Un pas éthique, un défi technologique

La décision du gouvernement wallon d’interdire le gazage des poussins mâles dans les filières pondeuses, adoptée en première lecture le 3 juillet dernier, s’inscrit dans une dynamique plus large de révision éthique des pratiques d’élevage. Elle prolonge l’interdiction du broyage instaurée en 2021, et confirme la volonté des autorités régionales d’ancrer l’agriculture dans un cadre plus respectueux de la sensibilité animale. L’élimination massive des poussins mâles à la naissance, longtemps acceptée au nom de la rentabilité économique, heurte de plus en plus les consciences. Ces animaux, malheureusement écartés parce qu’ils ne pondent pas et ne correspondent pas aux standards de l’élevage de chair, sont tués par millions chaque année dans les couvoirs du monde entier. Ce modèle industriel, fondé sur l’optimisation biologique et économique, est aujourd’hui remis en cause par une société qui exige davantage de cohérence entre pratiques agricoles et valeurs morales. C’est pourquoi le recours à l’ovosexage devrait aujourd’hui devenir un objectif prioritaire.
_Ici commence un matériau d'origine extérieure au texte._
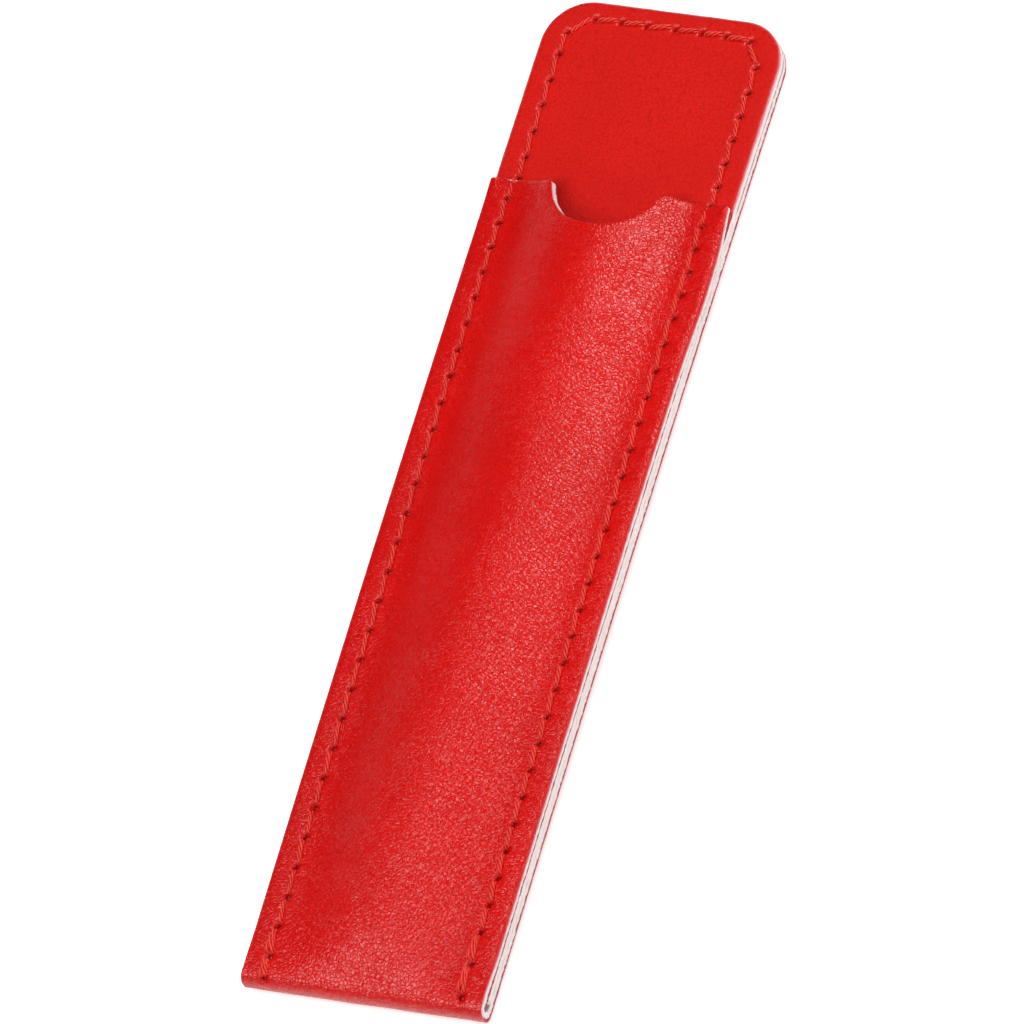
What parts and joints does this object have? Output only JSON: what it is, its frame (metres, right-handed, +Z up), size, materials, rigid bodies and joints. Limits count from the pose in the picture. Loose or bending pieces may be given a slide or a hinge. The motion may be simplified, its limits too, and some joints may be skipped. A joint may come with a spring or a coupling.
{
  "type": "single pen sleeve",
  "caption": "Slim flat leather sleeve that holds one pen: a pocket with a thumb notch at its mouth, a tall rounded tongue behind it and a stitched seam round three sides.",
  "frame": {"origin": "under the middle of the sleeve's length and width, on the surface that it lies on", "axes": "+X across the sleeve to the right as the pocket faces the viewer, +Y along it from the fold to the top of the tongue, +Z up out of the pocket's front"},
  "size_m": [0.037, 0.155, 0.0087],
  "materials": {
    "red_coat": "red coated leather with a fine pebble grain and a soft sheen",
    "lining_coat": "the same red leather, smoother and more matt",
    "pale_core": "pale pinkish white cut edge, matt",
    "glue": "dried contact adhesive, grey pink",
    "thread": "twisted red polyester sewing thread with a faint sheen"
  },
  "bodies": {
    "root": {"outer_strip_core": "pale_core", "outer_strip_coat": "red_coat", "lining_core": "pale_core", "lining_coat": "lining_coat", "glue_film": "glue", "needle_thread": "thread", "bobbin_thread": "thread"}
  },
  "joints": []
}
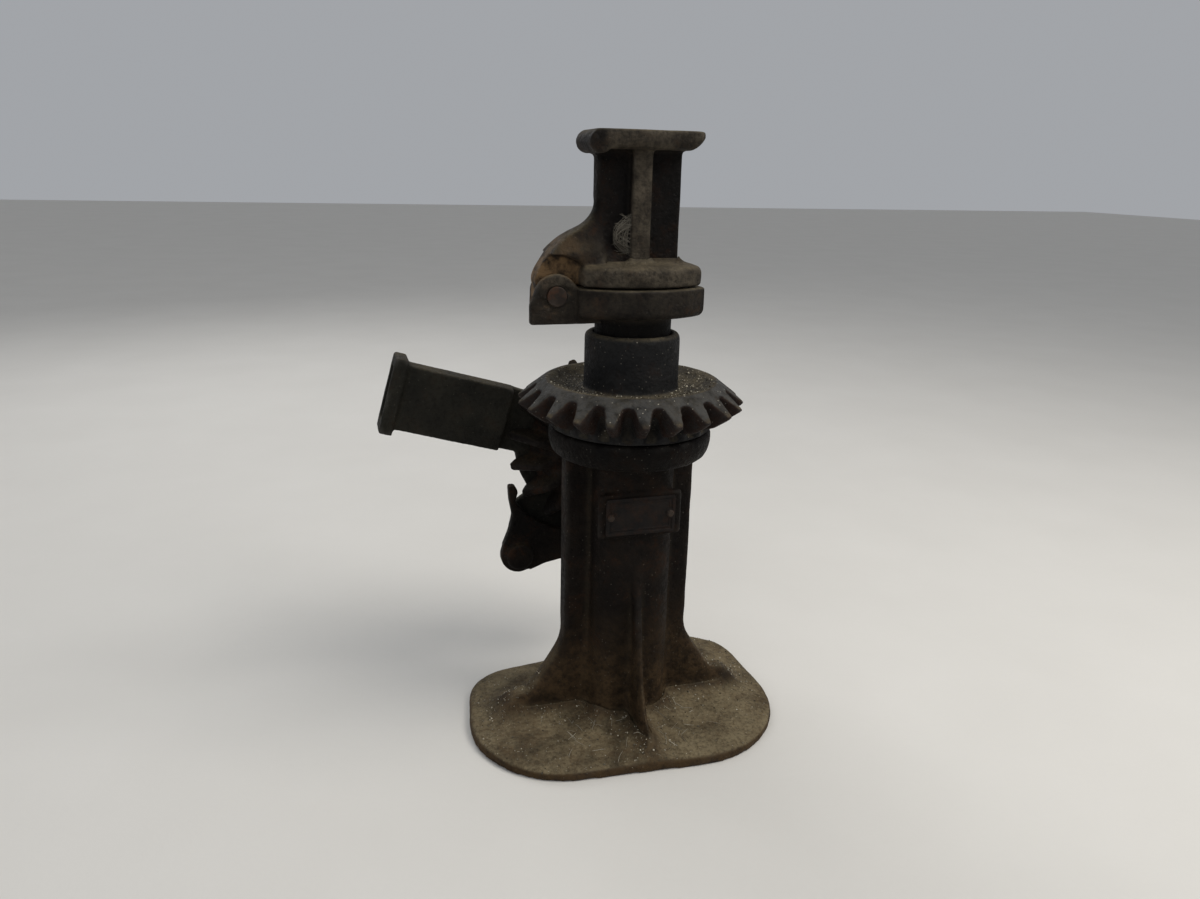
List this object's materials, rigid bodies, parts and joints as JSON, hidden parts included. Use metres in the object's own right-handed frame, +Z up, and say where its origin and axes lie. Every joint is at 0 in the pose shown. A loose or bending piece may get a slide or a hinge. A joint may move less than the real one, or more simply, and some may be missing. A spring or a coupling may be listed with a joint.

En permettant d’identifier le sexe de l’embryon avant l’éclosion, cette technologie offre une réponse pragmatique et éthique à la question de l’élimination des poussins mâles. Déjà expérimentée (et parfois appliquée) en Allemagne, en France ou aux Pays-Bas, elle mérite d’être encouragée, soutenue, structurée.
La Wallonie, forte de son engagement sur les questions de bien-être animal, se doit désormais de favoriser l’émergence de cette solution en soutenant la recherche, en facilitant l’investissement dans des équipements adaptés, en encourageant les partenariats entre les acteurs publics, privés et scientifiques. Car si l’ovosexage représente une avancée technologique, il est aussi un levier de transformation pour toute une filière. Il ne s’agit pas seulement d’interdire une pratique, mais de construire un autre modèle où l’innovation technologique répond à l’exigence éthique, où la compétitivité ne se fait pas au détriment de la sensibilité animale, et où l’agriculture peut continuer à s’exercer en accord avec les valeurs de la société.
La fin du gazage des poussins mâles appelle, sans tarder, une ambition plus large, celle de faire de l’ovosexage non plus une exception expérimentale, mais une norme industrielle. C’est à ce prix que l’éthique trouvera sa traduction dans les faits, et que la filière pondeuse pourra continuer à avancer avec responsabilité. À l’heure où les attentes sociétales en matière de bien-être animal se font toujours plus pressantes, la responsabilité des pouvoirs publics est de bâtir des solutions durables et partagées avec le secteur agricole.